Imagine you have a tiny, super-smart robot dog (a microcontroller) that lives on your farm. Its job is to spot animals: first cows, then chickens, then sheep. The problem? This robot has a brain the size of a postage stamp (less than 100KB of memory).
In the past, if you tried to teach this robot a new animal, it would instantly forget the old ones. It's like trying to write a new chapter in a diary that is already full; you have to erase the old pages to make room, and the old stories vanish forever. This is called "Catastrophic Forgetting."
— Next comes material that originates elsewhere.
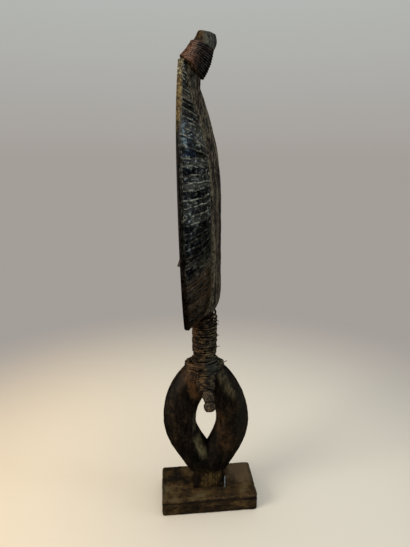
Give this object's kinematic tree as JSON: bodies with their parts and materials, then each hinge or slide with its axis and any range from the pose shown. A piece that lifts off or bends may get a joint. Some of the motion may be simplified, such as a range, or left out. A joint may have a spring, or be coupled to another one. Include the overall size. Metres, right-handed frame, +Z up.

This paper introduces a new system called AHC (Adaptive Hierarchical Compression) that solves this problem. Here is how it works, using simple analogies:
1. The "Smart Shrink" (Meta-Learned Compression)
Usually, when you try to save space on a tiny device, you use a fixed method to squish data, like a standard vacuum-seal bag. It works okay for clothes, but terrible for heavy rocks. If the "task" changes (from clothes to rocks), the bag fails.
AHC is different. Instead of a fixed bag, it uses a "Smart Shrink" (MAML).
- The Analogy: Imagine a master tailor who doesn't just cut fabric; they learn how to learn to cut. When a new type of fabric (a new animal) arrives, the tailor doesn't just guess. They take 5 quick measurements (gradient steps) and instantly customize a perfect-fitting suit for that specific animal.
- The Result: The robot can store a picture of a cow and a picture of a chicken in the same tiny space, but the "suit" fits each one perfectly, so the robot remembers them clearly.
2. The "Three-Layer Backpack" (Hierarchical Compression)
The robot looks at the world through a lens that sees things at different zoom levels:
- Close-up (P3): You see every feather on a bird.
- Mid-range (P4): You see the whole bird.
- Far-away (P5): You just see a blurry shape.
Old methods squished all three views by the same amount, which ruined the details.
AHC uses a "Three-Layer Backpack":
- The Close-up layer: It squishes the feathers a lot (8:1 ratio) because feathers repeat a lot (redundancy).
- The Mid-range layer: It squishes the body moderately (6.4:1).
- The Far-away layer: It squishes the shape very little (4:1) because the shape is unique and important.
- The Result: It saves space without losing the critical details needed to tell a chicken from a duck.
3. The "Two-Drawer Filing System" (Dual-Memory)
The robot has a tiny filing cabinet with two drawers:
- Drawer 1 (Short-Term Memory): This holds the most recent animals it saw. It keeps them in high quality (less squished) so it doesn't forget them immediately. It's a "First-In, First-Out" system; if it gets full, the oldest recent item gets kicked out.
- Drawer 2 (Long-Term Memory): This holds the most important animals from the past.
- The Magic: The robot doesn't just fill this drawer randomly. It uses a "Scorecard" to decide what stays.
- Did the robot get confused by this animal? (High Uncertainty) -> Keep it.
- Was this animal hard to learn? (High Difficulty) -> Keep it.
- Is this animal just a boring, easy one the robot already knows perfectly? -> Squish it heavily and store it deep.
- The Result: The robot keeps its "hard lessons" safe in the deep drawer and only uses the precious space for the things it actually needs to remember.
4. The "Tiny Filing Cabinet" (The 100KB Limit)
The biggest trick is how much space this saves.
- Old Way: To remember one animal, you needed a whole photo album (50KB). You could only remember two animals before the cabinet exploded.
- AHC Way: It takes the photo, averages out the details to a single "summary vector," and then uses the Smart Shrink. Now, one animal takes up only 88 bytes (less than a single tweet).
- The Result: The robot can now remember over 1,000 different animals in that same tiny cabinet, all while staying under the 100KB limit.
Why Does This Matter?
Right now, smart devices (like health monitors or farm drones) have to send data to the cloud to learn new things. This is slow, uses data, and risks privacy.
AHC allows these tiny devices to learn on their own, forever.
- Your farm drone can learn to spot a new type of pest today without needing an internet connection.
- Your health watch can learn your new exercise patterns without sending your data to a server.
The Catch (Limitations)
It's not magic without a cost:
- Training is slower: Teaching the "Smart Shrink" to adapt takes a bit more computer power (about 6-10x slower than normal training), but once it's trained, the robot runs fast.
- No "Photos" in Memory: Because the robot stores "summaries" instead of full photos, it can't replay the exact image to check where the animal was, only what it was. It relies on math to fill in the gaps.
Summary
AHC is like giving a tiny robot a super-efficient, self-adjusting memory system. It learns how to compress information differently for every new task, sorts its memories by importance, and fits thousands of lessons into a space smaller than a single email attachment. This brings the dream of "lifelong learning" on tiny, battery-powered devices one step closer to reality.